Files
charts/bitnami/dataplatform-bp1

Data Platform Blueprint 1 with Kafka-Spark-Solr

Enterprise applications increasingly rely on large amounts of data, that needs be distributed, processed, and stored. Open source and commercial supported software stacks are available to implement a data platform, that can offer common data management services, accelerating the development and deployment of data hungry business applications.

This Helm chart enables the fully automated Kubernetes deployment of such multi-stack data platform, covering the following software components:

  • Apache Kafka Data distribution bus with buffering capabilities
  • Apache Spark In-memory data analytics
  • Solr Data persistence and search

These containerized stateful software stacks are deployed in multi-node cluster configurations, which is defined by the Helm chart blueprint for this data platform deployment, covering:

  • Pod placement rules Affinity rules to ensure placement diversity to prevent single point of failures and optimize load distribution
  • Pod resource sizing rules Optimized Pod and JVM sizing settings for optimal performance and efficient resource usage
  • Default settings to ensure Pod access security
  • Optional Tanzu Observability framework configuration

In addition to the Pod resource optimizations, this blueprint is validated and tested to provide Kubernetes node count and sizing recommendations (see Kubernetes Cluster Requirements) to facilitate cloud platform capacity planning. The goal is optimize the number of required Kubernetes nodes in order to optimize server resource usage and, at the same time, ensuring runtime and resource diversity.

The first release of this blueprint defines a small size data platform deployment, deployed on 3 Kubernetes application nodes with physical diverse underlying server infrastructure.

Use cases for this small size data platform setup include: data and application evaluation, development, and functional testing.

TL;DR

$ helm repo add bitnami https://charts.bitnami.com/bitnami
$ helm install my-release bitnami/dataplatform-bp1

Introduction

This chart bootstraps Data Platform Blueprint-1 deployment on a Kubernetes cluster using the Helm package manager.

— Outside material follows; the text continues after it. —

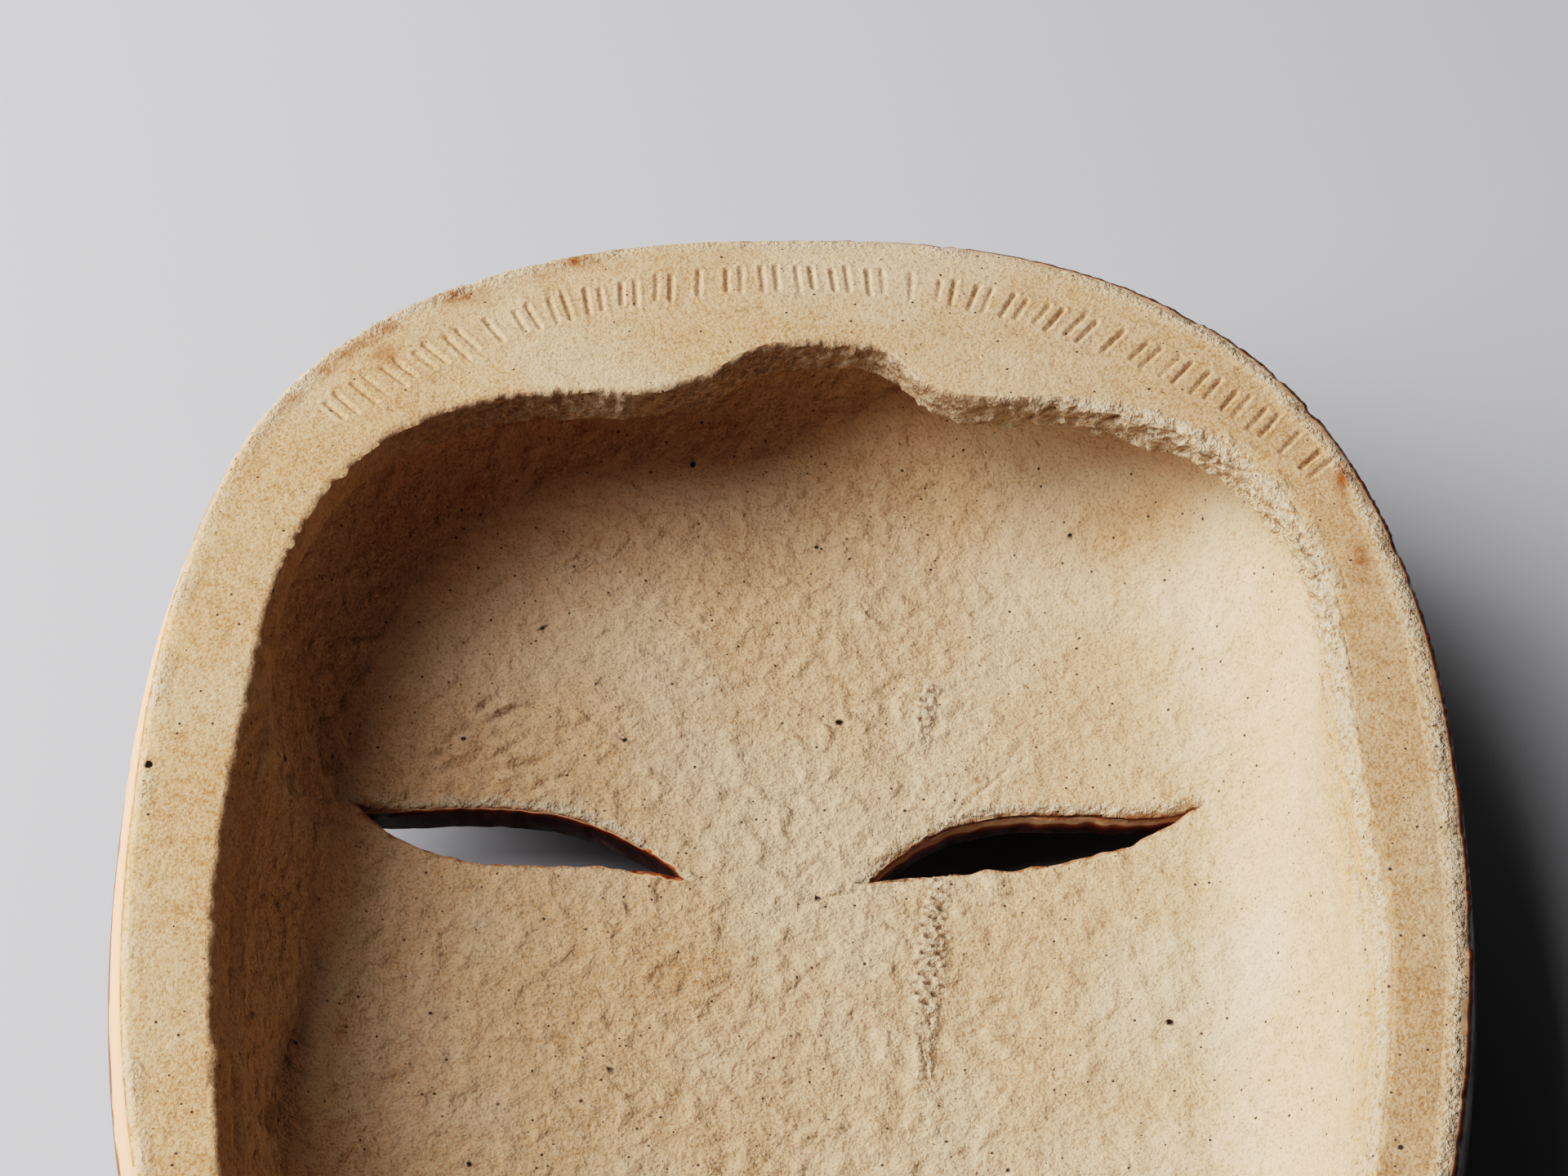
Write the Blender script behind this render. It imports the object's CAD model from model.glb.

The "Small" size data platform in default configuration deploys the following:

  1. Zookeeper with 3 nodes to be used for both Kafka and Solr
  2. Kafka with 3 nodes using the zookeeper deployed above
  3. Solr with 2 nodes using the zookeeper deployed above
  4. Spark with 1 Master and 2 worker nodes

The data platform can be optionally deployed with the Tanzu observability framework. In that case, the wavefront collectors will be set up as a DaemonSet to collect the Kubernetes cluster metrics to enable runtime feed into the Tanzu Observability service. It will also be pre-configured to scrape the metrics from the Prometheus endpoint that each application (Kafka/Spark/Solr) emits the metrics to.

Bitnami charts can be used with Kubeapps for deployment and management of Helm Charts in clusters. This Helm chart has been tested on top of Bitnami Kubernetes Production Runtime (BKPR). Deploy BKPR to get automated TLS certificates, logging and monitoring for your applications.

Prerequisites

  • Kubernetes 1.12+
  • Helm 3.1.0
  • PV provisioner support in the underlying infrastructure

Kubernetes Cluster requirements

Below are the minimum Kubernetes Cluster requirements for "Small" size data platform:

Data Platform Size Kubernetes Cluster Size Usage
Small 1 Master Node (2 CPU, 4Gi Memory)
3 Worker Nodes (4 CPU, 32Gi Memory)
Data and application evaluation, development, and functional testing

Installing the Chart

To install the chart with the release name my-release:

$ helm repo add bitnami https://charts.bitnami.com/bitnami
$ helm install my-release bitnami/dataplatform-bp1

These commands deploy Data Platform on the Kubernetes cluster in the default configuration. The Parameters section lists recommended configurations of the parameters to bring up an optimal and resilient data platform. Please refer the individual charts for the remaining set of configurable parameters.

Tip

: List all releases using helm list

Uninstalling the Chart

To uninstall/delete the my-release deployment:

$ helm delete my-release

The command removes all the Kubernetes components associated with the chart and deletes the release.

Parameters

The following tables lists the recommended configurations for each application used in the data platform. If you need to configure any other parameters apart from the ones mentioned below, you can refer to the corresponding chart and update the values.yaml accordingly.

Global parameters

Parameter Description Default
global.imageRegistry Global Docker image registry nil
global.imagePullSecrets Global Docker registry secret names as an array [] (does not add image pull secrets to deployed pods)
global.storageClass Global storage class for dynamic provisioning nil

Zookeeper chart parameters

Parameters below are set as per the recommended values, they can be overwritten if required.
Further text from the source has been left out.